*Exercise instructions:* Copy every line, leaving nothing out and adding nothing.
____
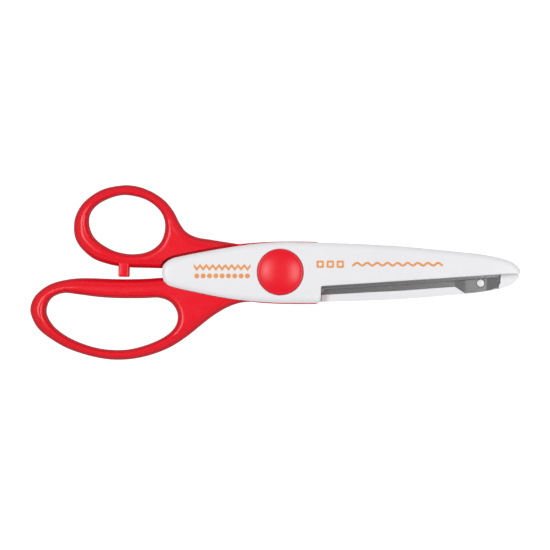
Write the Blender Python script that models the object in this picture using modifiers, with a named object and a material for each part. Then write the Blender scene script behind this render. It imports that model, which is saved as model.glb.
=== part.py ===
"""Decorative edge scissors: two moulded handles, two blade covers, two wave-toothed blades and a pivot.

Frame: the pivot axis is Z through the origin, and the scissors lie on the plane z = 0 with their rear
cover and rear pivot cap. +X points to the tips, +Y to the thumb loop and +Z out of the front cover.
Every size below is in millimetres, and MM turns it into metres.

Each half is drawn in its own frame, where the blades meet at z = 0, its spine is on +Y, its loop on -Y
and its material at z > 0. The front half stands as drawn, at the height COVER_TOP. The rear half is the
same drawing turned over about the X axis, and turned about the pivot by REST_ANGLE, which is how far
open the scissors lie at rest.
"""

import math

import bmesh
import bpy
import numpy as np
from mathutils import Matrix

MM = 0.001

# Driving dimensions
REST_ANGLE = math.radians(0.8)

FACE_GAP = 0.15  # from the plane between the blades to each half
BLADE_THICKNESS = 1.2
TOOTH_HEIGHT = 0.55  # from the middle of the wave to a crest
TOOTH_PITCH = 3.38
TOOTH_SAMPLES = 6
BAND_WIDTH = 2.0  # width of the toothed band along the cutting edge
BAND_EDGE = 0.5  # width of the step behind the band
RECESS = 0.7  # how far the blade stands back behind the band
FLAT_RADIUS = 15.3  # the tang is flat inside this radius
RECESS_RADIUS = 15.9  # the recess has its full depth outside this radius
TEETH_RADIUS = 17.3  # the teeth have their full height outside this radius
BLADE_END_RADIUS = 73.3
CUT_START_X, CUT_START_Y, CUT_SLOPE = 14.0, -5.0, 0.0655
LIP = 0.85  # how far the cutting edge stands out past the line of the cover
COVER_SET_BACK = 0.25  # how far the cover stays behind that line

PLATE_TOP = 2.9
PLATE_START_X = -38.5
PLATE_END_X = 13.3
PLATE_SET_BACK = 0.1  # how far the handle plate stays inside the cover's outline
TANG_POCKET_END_X = 30.0
COVER_FLOOR = 3.0
COVER_TOP = 4.9
STEP_X = 13.6  # the cover steps from its wide heel to the cutting edge here
COVER_SPAN_X = 14.0  # the cover wraps round the blade from here to the tip
COVER_EDGE_RADIUS = 0.9
RIM_BOTTOM = 0.25
RIM_END_X = 58.8
TAB_START_X = 62.3
TAB_RISE = 0.15  # how far the tab stands out of the recess
TAB_END_RISE = 0.4  # and at the end of the blade
# (x, distance behind the spine of the cover) along the back of the steel
BLADE_BACK = [
    (15, 2.45), (30, 2.95), (45, 3.0), (RIM_END_X, 2.85), (TAB_START_X, 0.25), (71, 0.25), (72.4, 0.45),
    (BLADE_END_RADIUS, 1.1),
]
BLADE_POCKET_TOP = 2.15
TIP_POCKET_END = 74.1
FIT = 0.15  # gap between parts that sit in each other

LOOP_HALF_THICKNESS = 4.0
LOOP_EDGE_RADIUS = 1.35
CLOSING_GAP = 0.9  # room beside the other half, so that the scissors can close on the stop tab
STOP_TAB_HALF_THICKNESS = 3.0

BORE_RADIUS = 3.3
COUNTERBORE_RADIUS = 4.9
COUNTERBORE_FLOOR = 2.1
COVER_BORE_RADIUS = 5.5
CAP_RADIUS = 7.7
CAP_EDGE = 0.35
CAP_SEAT = 3.8
FRONT_CROWN = 6.3  # height of the domed front cap
SHANK_RADIUS = 2.4
TAB_HOLE_X, TAB_HOLE_Y, TAB_HOLE_RADIUS = 67.5, 2.8, 1.45
RIVET_PLACES = {"heel": (-9.8, 0.0), "root": (9.8, 0.8)}
# (radius, height) down the side of a rivet and of its hole through plate and tang
RIVET = [(0, 2.8), (1.95, 2.8), (1.3, 2.15), (1.3, 1.05), (2.15, 0.2), (0, 0.2)]
RIVET_HOLE = [(0, 3.3), (2.35, 3.3), (2.35, 2.95), (1.45, 2.15), (1.45, 1.1), (2.65, -0.1), (0, -0.1)]
FAR = 9.0  # a height that clears both halves

RED = (0.80, 0.012, 0.026)
WHITE = (0.84, 0.84, 0.86)
STEEL = (0.42, 0.42, 0.43)
BRIGHT_STEEL = (0.62, 0.62, 0.62)
NYLON = (0.80, 0.78, 0.70)


# Outlines: lists of (x, y) in millimetres


def smooth(points, closed=False, per_span=4):
    """A Catmull-Rom curve through the points."""
    if closed:
        padded = [points[-1], *points, points[0], points[1]]
    else:
        first = (2 * points[0][0] - points[1][0], 2 * points[0][1] - points[1][1])
        last = (2 * points[-1][0] - points[-2][0], 2 * points[-1][1] - points[-2][1])
        padded = [first, *points, last]
    found = []
    for a, b, c, d in zip(padded, padded[1:], padded[2:], padded[3:]):
        for step in range(per_span):
            t = step / per_span
            found.append(tuple(catmull(a[k], b[k], c[k], d[k], t) for k in (0, 1)))
    return found if closed else found + [points[-1]]


def catmull(a, b, c, d, t):
    return 0.5 * (2 * b + (c - a) * t + (2 * a - 5 * b + 4 * c - d) * t**2 + (3 * b - a - 3 * c + d) * t**3)


def fillet(before, corner, after, radius, steps=5):
    """The arc that rounds a corner between two straight edges."""
    corner = np.array(corner, float)
    to_before = np.array(before, float) - corner
    to_after = np.array(after, float) - corner
    to_before /= np.linalg.norm(to_before)
    to_after /= np.linalg.norm(to_after)
    half = math.acos(np.clip(to_before @ to_after, -1, 1)) / 2
    middle = (to_before + to_after) / np.linalg.norm(to_before + to_after)
    centre = corner + middle * radius / math.sin(half)
    start = corner + to_before * radius / math.tan(half) - centre
    end = corner + to_after * radius / math.tan(half) - centre
    turn = math.atan2(start[0] * end[1] - start[1] * end[0], start @ end)
    found = []
    for step in range(steps + 1):
        angle = turn * step / steps
        x = start[0] * math.cos(angle) - start[1] * math.sin(angle)
        y = start[0] * math.sin(angle) + start[1] * math.cos(angle)
        found.append((centre[0] + x, centre[1] + y))
    return found


def grow(points, distance):
    """The closed outline moved outwards by a distance, for an outline that runs anticlockwise."""
    ring = np.array(points, float)
    ahead = np.roll(ring, -1, 0) - np.roll(ring, 1, 0)
    length = np.maximum(np.linalg.norm(ahead, axis=1, keepdims=True), 1e-9)
    out = np.stack([ahead[:, 1], -ahead[:, 0]], 1) / length
    return [tuple(p) for p in ring + out * distance]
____
*Solved problem:*
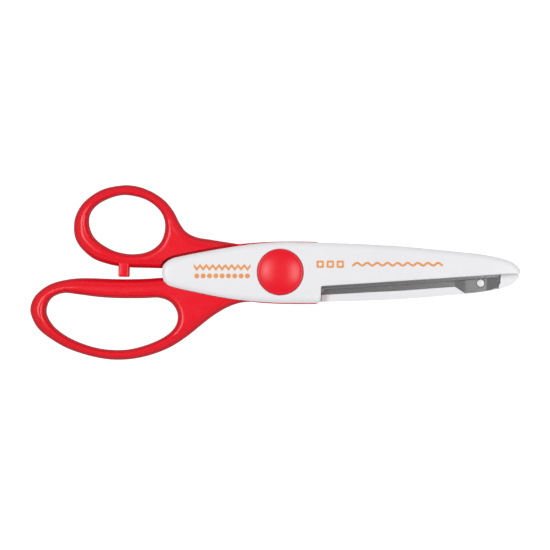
Write the Blender Python script that models the object in this picture using modifiers, with a named object and a material for each part. Then write the Blender scene script behind this render. It imports that model, which is saved as model.glb.
=== part.py ===
"""Decorative edge scissors: two moulded handles, two blade covers, two wave-toothed blades and a pivot.

Frame: the pivot axis is Z through the origin, and the scissors lie on the plane z = 0 with their rear
cover and rear pivot cap. +X points to the tips, +Y to the thumb loop and +Z out of the front cover.
Every size below is in millimetres, and MM turns it into metres.

Each half is drawn in its own frame, where the blades meet at z = 0, its spine is on +Y, its loop on -Y
and its material at z > 0. The front half stands as drawn, at the height COVER_TOP. The rear half is the
same drawing turned over about the X axis, and turned about the pivot by REST_ANGLE, which is how far
open the scissors lie at rest.
"""

import math

import bmesh
import bpy
import numpy as np
from mathutils import Matrix

MM = 0.001

# Driving dimensions
REST_ANGLE = math.radians(0.8)

FACE_GAP = 0.15  # from the plane between the blades to each half
BLADE_THICKNESS = 1.2
TOOTH_HEIGHT = 0.55  # from the middle of the wave to a crest
TOOTH_PITCH = 3.38
TOOTH_SAMPLES = 6
BAND_WIDTH = 2.0  # width of the toothed band along the cutting edge
BAND_EDGE = 0.5  # width of the step behind the band
RECESS = 0.7  # how far the blade stands back behind the band
FLAT_RADIUS = 15.3  # the tang is flat inside this radius
RECESS_RADIUS = 15.9  # the recess has its full depth outside this radius
TEETH_RADIUS = 17.3  # the teeth have their full height outside this radius
BLADE_END_RADIUS = 73.3
CUT_START_X, CUT_START_Y, CUT_SLOPE = 14.0, -5.0, 0.0655
LIP = 0.85  # how far the cutting edge stands out past the line of the cover
COVER_SET_BACK = 0.25  # how far the cover stays behind that line

PLATE_TOP = 2.9
PLATE_START_X = -38.5
PLATE_END_X = 13.3
PLATE_SET_BACK = 0.1  # how far the handle plate stays inside the cover's outline
TANG_POCKET_END_X = 30.0
COVER_FLOOR = 3.0
COVER_TOP = 4.9
STEP_X = 13.6  # the cover steps from its wide heel to the cutting edge here
COVER_SPAN_X = 14.0  # the cover wraps round the blade from here to the tip
COVER_EDGE_RADIUS = 0.9
RIM_BOTTOM = 0.25
RIM_END_X = 58.8
TAB_START_X = 62.3
TAB_RISE = 0.15  # how far the tab stands out of the recess
TAB_END_RISE = 0.4  # and at the end of the blade
# (x, distance behind the spine of the cover) along the back of the steel
BLADE_BACK = [
    (15, 2.45), (30, 2.95), (45, 3.0), (RIM_END_X, 2.85), (TAB_START_X, 0.25), (71, 0.25), (72.4, 0.45),
    (BLADE_END_RADIUS, 1.1),
]
BLADE_POCKET_TOP = 2.15
TIP_POCKET_END = 74.1
FIT = 0.15  # gap between parts that sit in each other

LOOP_HALF_THICKNESS = 4.0
LOOP_EDGE_RADIUS = 1.35
CLOSING_GAP = 0.9  # room beside the other half, so that the scissors can close on the stop tab
STOP_TAB_HALF_THICKNESS = 3.0

BORE_RADIUS = 3.3
COUNTERBORE_RADIUS = 4.9
COUNTERBORE_FLOOR = 2.1
COVER_BORE_RADIUS = 5.5
CAP_RADIUS = 7.7
CAP_EDGE = 0.35
CAP_SEAT = 3.8
FRONT_CROWN = 6.3  # height of the domed front cap
SHANK_RADIUS = 2.4
TAB_HOLE_X, TAB_HOLE_Y, TAB_HOLE_RADIUS = 67.5, 2.8, 1.45
RIVET_PLACES = {"heel": (-9.8, 0.0), "root": (9.8, 0.8)}
# (radius, height) down the side of a rivet and of its hole through plate and tang
RIVET = [(0, 2.8), (1.95, 2.8), (1.3, 2.15), (1.3, 1.05), (2.15, 0.2), (0, 0.2)]
RIVET_HOLE = [(0, 3.3), (2.35, 3.3), (2.35, 2.95), (1.45, 2.15), (1.45, 1.1), (2.65, -0.1), (0, -0.1)]
FAR = 9.0  # a height that clears both halves

RED = (0.80, 0.012, 0.026)
WHITE = (0.84, 0.84, 0.86)
STEEL = (0.42, 0.42, 0.43)
BRIGHT_STEEL = (0.62, 0.62, 0.62)
NYLON = (0.80, 0.78, 0.70)


# Outlines: lists of (x, y) in millimetres


def smooth(points, closed=False, per_span=4):
    """A Catmull-Rom curve through the points."""
    if closed:
        padded = [points[-1], *points, points[0], points[1]]
    else:
        first = (2 * points[0][0] - points[1][0], 2 * points[0][1] - points[1][1])
        last = (2 * points[-1][0] - points[-2][0], 2 * points[-1][1] - points[-2][1])
        padded = [first, *points, last]
    found = []
    for a, b, c, d in zip(padded, padded[1:], padded[2:], padded[3:]):
        for step in range(per_span):
            t = step / per_span
            found.append(tuple(catmull(a[k], b[k], c[k], d[k], t) for k in (0, 1)))
    return found if closed else found + [points[-1]]


def catmull(a, b, c, d, t):
    return 0.5 * (2 * b + (c - a) * t + (2 * a - 5 * b + 4 * c - d) * t**2 + (3 * b - a - 3 * c + d) * t**3)


def fillet(before, corner, after, radius, steps=5):
    """The arc that rounds a corner between two straight edges."""
    corner = np.array(corner, float)
    to_before = np.array(before, float) - corner
    to_after = np.array(after, float) - corner
    to_before /= np.linalg.norm(to_before)
    to_after /= np.linalg.norm(to_after)
    half = math.acos(np.clip(to_before @ to_after, -1, 1)) / 2
    middle = (to_before + to_after) / np.linalg.norm(to_before + to_after)
    centre = corner + middle * radius / math.sin(half)
    start = corner + to_before * radius / math.tan(half) - centre
    end = corner + to_after * radius / math.tan(half) - centre
    turn = math.atan2(start[0] * end[1] - start[1] * end[0], start @ end)
    found = []
    for step in range(steps + 1):
        angle = turn * step / steps
        x = start[0] * math.cos(angle) - start[1] * math.sin(angle)
        y = start[0] * math.sin(angle) + start[1] * math.cos(angle)
        found.append((centre[0] + x, centre[1] + y))
    return found


def grow(points, distance):
    """The closed outline moved outwards by a distance, for an outline that runs anticlockwise."""
    ring = np.array(points, float)
    ahead = np.roll(ring, -1, 0) - np.roll(ring, 1, 0)
    length = np.maximum(np.linalg.norm(ahead, axis=1, keepdims=True), 1e-9)
    out = np.stack([ahead[:, 1], -ahead[:, 0]], 1) / length
    return [tuple(p) for p in ring + out * distance]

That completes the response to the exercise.